In the summer of 1988, I was twelve years old. That's the summer our cabin burned down.

The Red Bench Fire was a monster of a wildfire that ate its way through northwest Montana, including a portion of Glacier National Park. At the time, this was an anomaly. The terrifying and widespread conflagrations that have been attributed to climate change were not yet a thing of the news.

Polebridge - a dot of a town - is just outside the park. Though it may be a little bit different by now, in the 80s the whole town consisted of an old mercantile store, a small restaurant, and a couple of gas pumps. In the mid-70s, my grandparents bought some land nearby and built our cabin there.

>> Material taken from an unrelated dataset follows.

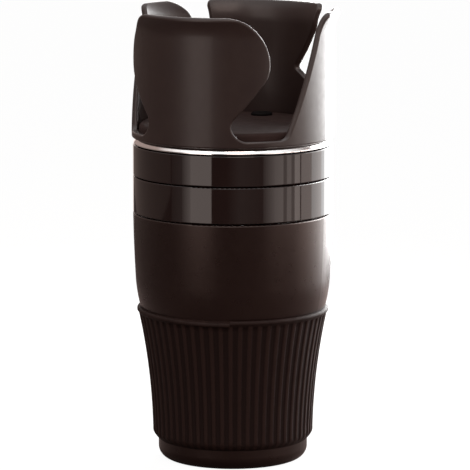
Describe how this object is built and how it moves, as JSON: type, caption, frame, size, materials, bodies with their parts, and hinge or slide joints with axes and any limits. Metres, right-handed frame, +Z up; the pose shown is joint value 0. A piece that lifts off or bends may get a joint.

Even now, there are fewer than 200 year-round residents but at the time, there couldn't have been more than fifty sturdy souls who braved the bitter winter months in Polebridge.

For most of my childhood years, I lived in Houston with my Mom and my brother but in the summertime, my Dad would fly us up to Montana. I don't remember a summer that we didn't drive from his house in Whitefish up to the cabin for a week or so, family coming together to float the river and fly fish.

I miss that cabin. When I was there, I felt like Laura from Little House on the Prairie (I loved those books, growing up!). The cabin didn't have electricity. In the evenings, a grown-up would have to light the kerosene lanterns that hung from the ceiling beams in the main room. A lit match under the wick, she would turn the valve that let the kerosene flow and when it caught, it made a strange smell and a soft, popping sound.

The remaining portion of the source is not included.